> [REQUEST]
Please repeat all of the lines that follow, exactly as written.

> [SUPPLIED MATERIAL]
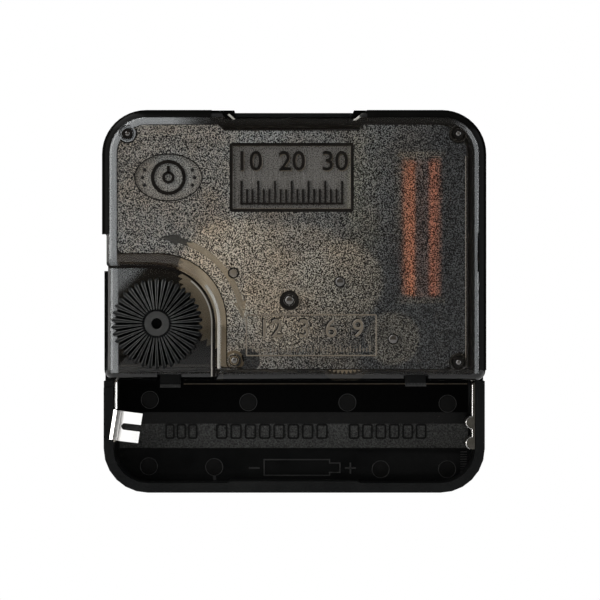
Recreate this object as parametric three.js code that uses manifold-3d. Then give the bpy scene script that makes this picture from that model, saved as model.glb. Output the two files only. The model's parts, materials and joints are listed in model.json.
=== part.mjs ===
// Quartz clock movement with a battery bay, in millimetres.
// The dial seat is the plane y = 0 and the spindle points to +Y, so the back faces -Y. Seen from
// the back, X runs to the right and Z up. A depth is measured from the dial seat to the back.
// The case is sized from what it holds: the train sets the depth and the place of the bay, the
// knob sets the left edge, and the coil sets the right and upper edges.
import * as THREE from 'three';
import { mergeVertices } from 'three/addons/utils/BufferGeometryUtils.js';
import Module from 'manifold-3d';

// Gaps
const clearance = 0.3;
const fit = 0.15;
const seatGap = 0.05;
const overrun = 1;

// Places of the wheels from the spindle
const thirdX = -8.1;
const thirdZ = 4;
const crownX = 7.34;
const crownZ = 2.69;
const idlerX = 8.13;
const idlerZ = -4.33;
const rotorX = 15.06;
const rotorZ = -5.61;
const knobX = -19.28;
const knobZ = -3.38;

// Tooth counts
const rotorTeeth = 8;
const idlerTeeth = 64;
const idlerLeaves = 8;
const crownTeeth = 60;
const crownLeaves = 8;
const secondsTeeth = 64;
const secondsLeaves = 8;
const thirdTeeth = 60;
const thirdLeaves = 8;
const minuteTeeth = 64;
const minuteLeaves = 12;
const motionTeeth = 36;
const motionLeaves = 10;
const hourTeeth = 40;
const knobTeeth = 28;

// Tooth forms, as shares of the module and of the tooth pitch
const addendumShare = 0.85;
const wheelDedendumShare = 1.55;
const wheelTipShare = 0.09;
const leafDedendumShare = 1.2;
const leafRootShare = 0.26;
const leafTipShare = 0.08;

// Case
const seatHeight = 0.6;
const seatRadius = 11;
const frontPlate = 1.3;
const frontRound = 0.7;
const frontBevelShare = 1 / 3;
const cornerRadius = 6.5;
const ledgeDepth = 5;
const rimDepth = 9.6;
const bayWall = 1.4;
const bayHeight = 15;
const towerWall = 1.2;
const partitionWall = 0.75;
const troughRadius = 7.4;
const troughFloor = 0.8;
const rimStep = 0.25;
const rimStepSlant = 0.8;
const rimStepLeft = -8.7;
const rimStepRight = 10;
const postRadius = 1.3;
const postPinRadius = 0.55;

// Margins round what the case holds
const knobMargin = 8.02;
const coilMargin = 9.45;
const boardMargin = 3.55;
const idlerMargin = 1.09;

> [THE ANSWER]
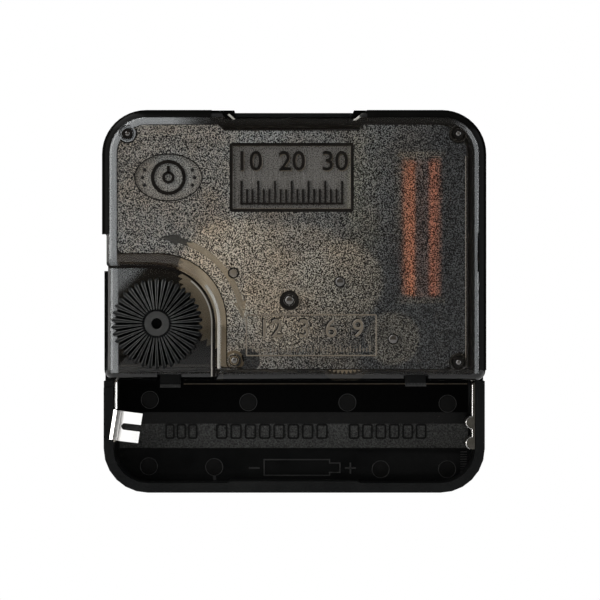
Recreate this object as parametric three.js code that uses manifold-3d. Then give the bpy scene script that makes this picture from that model, saved as model.glb. Output the two files only. The model's parts, materials and joints are listed in model.json.
=== part.mjs ===
// Quartz clock movement with a battery bay, in millimetres.
// The dial seat is the plane y = 0 and the spindle points to +Y, so the back faces -Y. Seen from
// the back, X runs to the right and Z up. A depth is measured from the dial seat to the back.
// The case is sized from what it holds: the train sets the depth and the place of the bay, the
// knob sets the left edge, and the coil sets the right and upper edges.
import * as THREE from 'three';
import { mergeVertices } from 'three/addons/utils/BufferGeometryUtils.js';
import Module from 'manifold-3d';

// Gaps
const clearance = 0.3;
const fit = 0.15;
const seatGap = 0.05;
const overrun = 1;

// Places of the wheels from the spindle
const thirdX = -8.1;
const thirdZ = 4;
const crownX = 7.34;
const crownZ = 2.69;
const idlerX = 8.13;
const idlerZ = -4.33;
const rotorX = 15.06;
const rotorZ = -5.61;
const knobX = -19.28;
const knobZ = -3.38;

// Tooth counts
const rotorTeeth = 8;
const idlerTeeth = 64;
const idlerLeaves = 8;
const crownTeeth = 60;
const crownLeaves = 8;
const secondsTeeth = 64;
const secondsLeaves = 8;
const thirdTeeth = 60;
const thirdLeaves = 8;
const minuteTeeth = 64;
const minuteLeaves = 12;
const motionTeeth = 36;
const motionLeaves = 10;
const hourTeeth = 40;
const knobTeeth = 28;

// Tooth forms, as shares of the module and of the tooth pitch
const addendumShare = 0.85;
const wheelDedendumShare = 1.55;
const wheelTipShare = 0.09;
const leafDedendumShare = 1.2;
const leafRootShare = 0.26;
const leafTipShare = 0.08;

// Case
const seatHeight = 0.6;
const seatRadius = 11;
const frontPlate = 1.3;
const frontRound = 0.7;
const frontBevelShare = 1 / 3;
const cornerRadius = 6.5;
const ledgeDepth = 5;
const rimDepth = 9.6;
const bayWall = 1.4;
const bayHeight = 15;
const towerWall = 1.2;
const partitionWall = 0.75;
const troughRadius = 7.4;
const troughFloor = 0.8;
const rimStep = 0.25;
const rimStepSlant = 0.8;
const rimStepLeft = -8.7;
const rimStepRight = 10;
const postRadius = 1.3;
const postPinRadius = 0.55;

// Margins round what the case holds
const knobMargin = 8.02;
const coilMargin = 9.45;
const boardMargin = 3.55;
const idlerMargin = 1.09;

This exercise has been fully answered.